Свод радуги — Творца благоволенье,
Он сочетает воздух, влагу, свет –
Все, без чего для мира жизни нет.
Он в черной туче дивное виденье
Являет нам…
(«Радуга», 1922).

Отсюда — неизменное чувство благодарности Творцу за мгновения острого переживания красоты мира: «Как, Господи, благодарить / Тебя за всё, что в мире этом / Ты дал мне видеть и любить…» («И вновь морская гладь бледна…», 1922). Или за счастье любви, пусть даже краткое, «Что Бог нам дал и тотчас вновь расторг» («Печаль ресниц, сияющих и черных…», 1922). Восприятие жизни, в котором радость и мука неразделимы, типично для поэта.

Оно во многом предопределяет философское миросозерцание И. Бунина с его видимой гармоничностью и скрытым напряженным трагизмом. Ключевое значение для И. Бунина-мыслителя имеет категория времени, ведь его неумолимые законы определяют судьбу личности и ход истории, а одна из важнейших особенностей восприятия времени — нераздельность настоящего и прошлого в его осознании человеком. Доминантная роль в этой связи времен принадлежит памяти: она, воскрешая погибшее, сохраняет ценности прошлого, не давая тем самым прерваться истории, самому ходу бытия. Но в трагические периоды исто-рии, в годины катаклизмов и катастроф в синкретической целостности прошлого – настоящего — будущего сознание лирического героя И. Бунина отсекает последний член триады – перспективу. Отказавшись от надежды вернуть прошлое, душа будто запрещает себе заглядывать в будущее:

Душа, по старине, еще надежд полна,
Но только прошлое ей мило –
И мнится: лишь для тех ей жизнь была дана,
Кого она похоронила.

Другая важная черта бунинского мироощущения — это нераздельность краткосрочного и вечного, быстротечности жизни и вечно длящегося бытия. Так, лирический сюжет стихотворения «Петух на церковном кресте» (1922) выстраивается на грани подчеркнуто сниженного бытового, а оттого окрашенного в тона мягкого юмора, — и метафизического. Образный эмбрион стихотворного текста — неподвижный петух на кресте, мимо которого словно летят река — за ним и облака с небосклоном — над ним. И тогда кажется, будто петух, вознесенный над миром, несется вперед. Метафора петух — ладья (возникшая по внешнему подобию) рождает ассоциативный ряд, связанный с ладьей Харона, и переключает бытовую зарисовку в метафизический план. Все в жизни человека преходяще. А неизменно (и в самом деле!) то, что было неподвижным на этой едва ли не лубочной картинке: «мертвых сон, / Да Божий храм, да крест, да он».

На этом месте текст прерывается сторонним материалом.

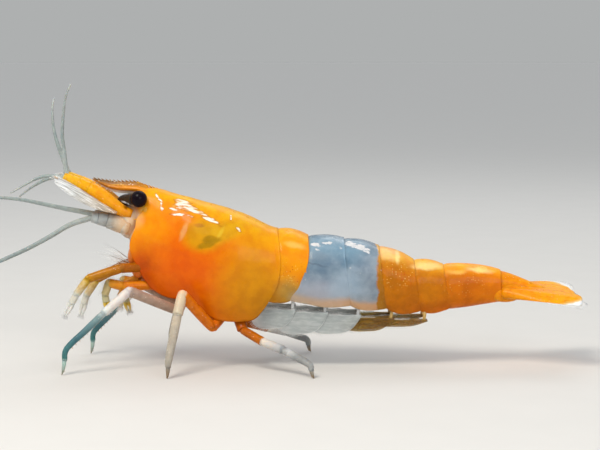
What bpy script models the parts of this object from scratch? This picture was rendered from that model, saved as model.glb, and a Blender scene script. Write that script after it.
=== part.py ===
"""Freshwater aquarium shrimp (Neocaridina davidi, orange with a clear band), life size and still.

Every size below is in millimetres, and MM turns it into Blender's metres.
X runs from the feelers to the tail, Y from the animal's left side to its right, and Z is up.
The drawing's X starts at the back edge of the carapace and its Z at the floor. When the pieces
are made, the whole animal is moved so that the middle of its box is over the origin.
"""
import math

import bmesh
import bpy
from mathutils import Matrix, Vector

MM = 0.001
GAP = 0.08                  # clearance between neighbouring shell pieces
THIN = 0.25                 # half thickness of every feeler, fin and leg tip
SIDES = {"left": -1, "right": 1}

# The shell: (x, z) lines along the back and the belly, and (x, half width) seen from above.
CARAPACE_BACK = [(-7.5, 8.90), (-6.0, 8.87), (-4.9, 8.58), (-3.85, 8.30), (-2.4, 7.87),
                 (-1.6, 7.60), (-0.4, 7.02), (0.0, 6.88)]
CARAPACE_BELLY = [(-7.5, 4.30), (-6.85, 4.30), (-6.3, 3.97), (-5.6, 3.57), (-4.5, 3.38),
                  (-3.85, 2.95), (-3.2, 2.54), (-2.5, 2.40), (-1.75, 2.40), (-1.15, 2.50),
                  (-0.7, 2.90), (-0.3, 3.20)]
BODY_HALF_WIDTH = [(-7.5, 0.90), (-6.0, 1.32), (-4.0, 1.88), (-2.0, 2.10), (0.0, 1.80),
                   (2.5, 1.80), (5.0, 1.60), (6.8, 1.32), (8.3, 1.06), (11.1, 0.70)]
ABDOMEN_BELLY = [(-0.6, 3.30), (0.7, 3.28), (3.3, 3.04), (5.4, 2.87), (6.2, 2.74), (7.4, 2.74),
                 (9.3, 2.92), (10.2, 3.06), (11.1, 3.20)]

# Shell edges seen from the side, as (z, x).
CARAPACE_FRONT = [(3.97, -6.30), (4.45, -6.80), (4.95, -6.88), (5.90, -7.30), (6.25, -7.45),
                  (6.60, -7.12), (7.45, -7.05), (7.75, -6.75), (8.05, -6.46), (8.50, -6.40),
                  (8.87, -6.00)]
CARAPACE_REAR = [(2.50, -1.15), (2.95, -0.72), (3.40, -0.42), (4.10, -0.05), (5.00, 0.15),
                 (6.00, 0.12), (6.88, 0.0)]
FIRST_RING_REAR = [(3.28, 0.38), (3.65, 0.55), (4.05, 0.95), (4.60, 1.22), (5.20, 1.45),
                   (5.80, 1.54), (6.50, 1.52)]
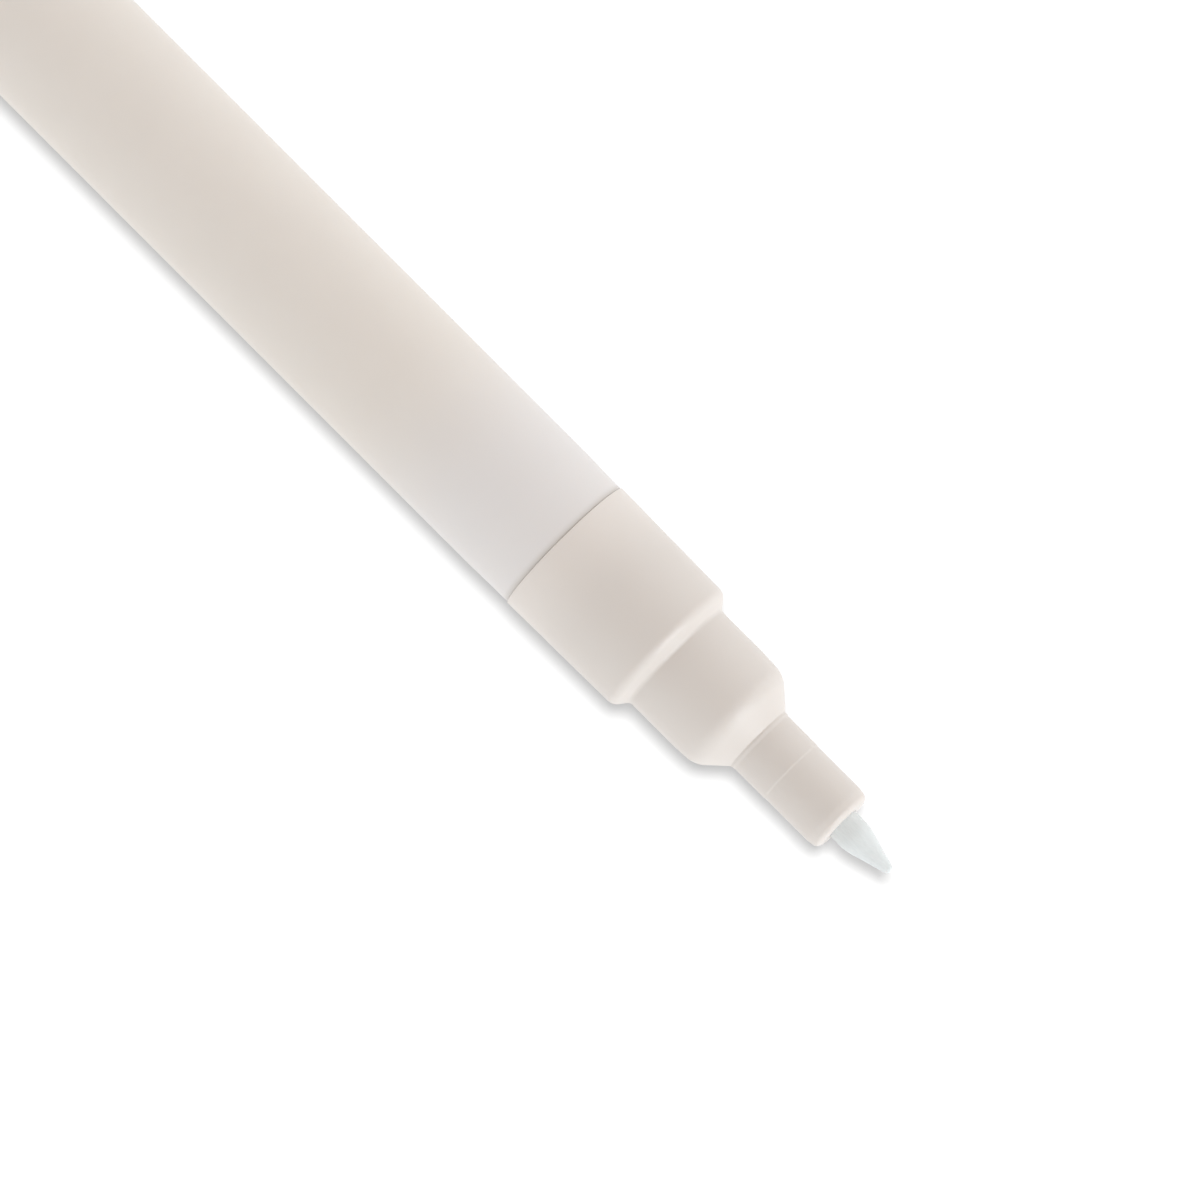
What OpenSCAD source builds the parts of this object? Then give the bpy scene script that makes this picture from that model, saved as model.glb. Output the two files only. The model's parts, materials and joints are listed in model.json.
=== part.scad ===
// Counterfeit detector pen: a fibre-tip marker with a push-on cap, lying on its side.
// The pen's axis is X, with the nib at +X. The origin is on the axis at the foot of the
// shoulder, where the mouth of the cap stops when the nib is covered. Millimetres.

/* [Barrel] */
// Outside diameter of the barrel
barrel_d = 11.5; // [11:0.1:13]
// Thickness of the barrel's wall
barrel_wall = 1.0; // [0.8:0.05:1.2]
// Length of the barrel tube
barrel_len = 77; // [70:0.2:100]

/* [Nose] */
// Diameter of the collar's front end and of the mouth of the cap
collar_d = 11.24; // [11.1:0.02:11.4]
// Length of the collar, with its shoulder
collar_len = 11.4; // [8:0.1:14]
// Axial length of the sloping shoulder
shoulder_len = 0.9; // [0.6:0.1:1.2]
// Diameter of the seat that the cap slides on
seat_d = 9.2; // [9:0.02:9.4]
// Length of the seat
seat_len = 6.0; // [5:0.1:7]
// Axial length of the cone between the seat and the nozzle
cone_len = 2.4; // [2.2:0.1:3]
// Diameter of the nozzle
nozzle_d = 5.32; // [5:0.02:5.6]
// Length of the nozzle
nozzle_len = 8.2; // [7:0.1:10]

/* [Nib] */
// Diameter of the fibre nib
nib_d = 2.52; // [2:0.02:2.8]
// How far the nib stands out of the nozzle
nib_out = 4.85; // [3.6:0.05:5]

/* [Cap] */
// Length of the cap
cap_len = 40; // [38:0.5:46]
// Diameter of the closed end of the cap
crown_d = 11.0; // [10.8:0.05:11.3]
// Width of the pocket clip
clip_w = 3.6; // [3:0.1:4.4]
// Distance from the pen's axis to the outer face of the clip
clip_reach = 8.6; // [8.2:0.1:9.2]

/* [Ink reservoir] */
// Diameter of the fibre bundle with its film
reservoir_d = 7.84; // [7.2:0.02:7.84]
// Length of the fibre bundle
reservoir_len = 70; // [50:1:70]

/* [Hidden] */
$fn = 96;

// Gaps between pieces
gap = 0.01;         // between pieces that are pressed together
slide_gap = 0.04;   // between the cap and the spigot it slides on
turn_gap = 0.03;    // between the inner cap and the cap
vent_gap = 0.08;    // round the reservoir, for air
flex_gap = 0.2;     // round the foot of the clip

// Radii
barrel_r = barrel_d / 2;
bore_r = barrel_r - barrel_wall;
barrel_mouth_r = barrel_r - 0.08; // the tube closes in a little on the nose's shank
collar_r = collar_d / 2;
collar_back_r = barrel_r;         // the collar widens to the barrel's full size
seat_r = seat_d / 2;
seat_tip_r = seat_r - 0.1;
nozzle_r = nozzle_d / 2;
land_r = nozzle_r + 0.08;
nozzle_tip_r = nozzle_r - 0.03;   // beyond the mould's split line
nib_r = nib_d / 2;
film_r = reservoir_d / 2;
film_wall = 0.12;
core_r = film_r - film_wall - gap;
shank_r = bore_r - 0.09;
ring_r = bore_r - gap;
crown_r = crown_d / 2;

// Places along the axis
nozzle_x = seat_len + cone_len;
nozzle_end_x = nozzle_x + nozzle_len;
barrel_front_x = -collar_len;
barrel_back_x = barrel_front_x - barrel_len;
spigot_len = 10;
reservoir_front_x = -4;
reservoir_back_x = reservoir_front_x - reservoir_len;
nib_back_x = -9;

// Small details
mouth_len = 4;      // length over which the barrel closes in
seam_edge_r = 0.05; // crisp edges of the seam between the barrel and the nose
edge_r = 0.25;      // other rounded edges
foot_r = 0.15;      // fillet at the foot of the shoulder
seat_edge_r = 2.2;  // soft edge between the seat and the cone
land_len = 0.5;     // ring at the root of the nozzle
split_x = nozzle_x + 3;             // mould's split line round the nozzle
nozzle_edge_r = 0.9;
nib_slope = 16;     // angle of the nib's cone to its axis
nib_tip_r = 0.38;
rib_w = 0.8;        // ribs inside the barrel
rib_count = 4;
press_rings = 3;    // rings that grip the barrel's bore
press_ring_len = 1.2;

// Tail plug: flange, shoulder and the spigot that the cap is posted on
flange_len = 1.5;
tail_foot_x = barrel_back_x - flange_len - shoulder_len;
post_len = 5.4;
post_end_x = tail_foot_x - post_len;
plug_len = 8;
stop_r = 3.0;       // tube that holds the reservoir forward
stop_wall = 0.8;
cup_r = 3.3;        // hollow of the plug, open to the rear
cup_floor = 1.2;

// Cap, posted on the tail: its mouth faces +X
mouth_gap = 0.05;
cap_mouth_x = tail_foot_x - mouth_gap;
cap_end_x = cap_mouth_x - cap_len;
cap_bore_r = seat_r + slide_gap;
liner_depth = 9.8;      // from the mouth of the cap to the inner cap
liner_flange_len = 1.2;
liner_flange_r = cap_bore_r - turn_gap;
cap_rib_r = 4.3;        // inner radius of the ribs inside the cap
cap_rib_w = 0.7;
cap_rib_count = 6;
crown_wall = 1.6;
crown_edge_r = 0.9;
vent_count = 3;         // curved slots through the crown
vent_in_r = 2.1;
vent_out_r = 3.3;
vent_angle = 60;
liner_bore_r = nozzle_r + 0.04;
liner_r = 3.7;
liner_seal_len = 7.4;   // length that closes round the nozzle
nib_room_r = 2.0;
nib_room_len = 7.4;
liner_end_wall = 1.2;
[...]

Эмиграция для И. Бунина стала временем формирования нового взгляда на мир. Россию дореволюционную, которая для поэта одна только и есть его родина – другой он не признает, — безвозвратно ушла, погибла. Но она осталась в душе. С этой памятью сердца связаны все ценности бытия, в которых и заключен для человека смысл жизни — вера, любовь, красота. Трагедия утраты умудрила поэта: она научила «Покорным быть земной судьбе» («Где ты, угасшее светило?..») — без отчаяния и надрыва, но с благодарностью принимая дарованные Богом и судьбой моменты радости и счастья.

Внутренняя парадоксальность послереволюционного стиля поэзии И. Бунина в том, что трагически напряженное мироощущение русского человека, ставшего свидетелем и пережившего в душе своей и судьбе великую национально-культурную катастрофу, он воплотил в классически правильной, можно сказать, канонической стихотворной форме. Почти все стихи, за редкими исключениями, написаны классическим размером русской поэзии — ямбом. Смысловая точность, «аристократическая сдержанность», «скупость на внешние эффекты», как отмечал Ф. Степун в рецензии на сборник «Избранные стихи», не оставляют сомнения в том, что автор — «типичный представитель русского аполлинизма» [7].

Взаимодействие традиционализма и новаторства весьма сложно проявилось в судьбах дореволюционных поэтических течений — символизма, акмеизма и футуризма.

Русский символизм — самое влиятельное течение рубежа веков — пережил свой расцвет к 1910-м гг. В эмиграции философия и эстетика символизма воспринимались едва ли не как архаика. И это во многом предопределило отмеченную печатью отвержения и непризнания пореволюционную творческую судьбу З. Гиппиус, К. Бальмонта и Вяч. Иванова.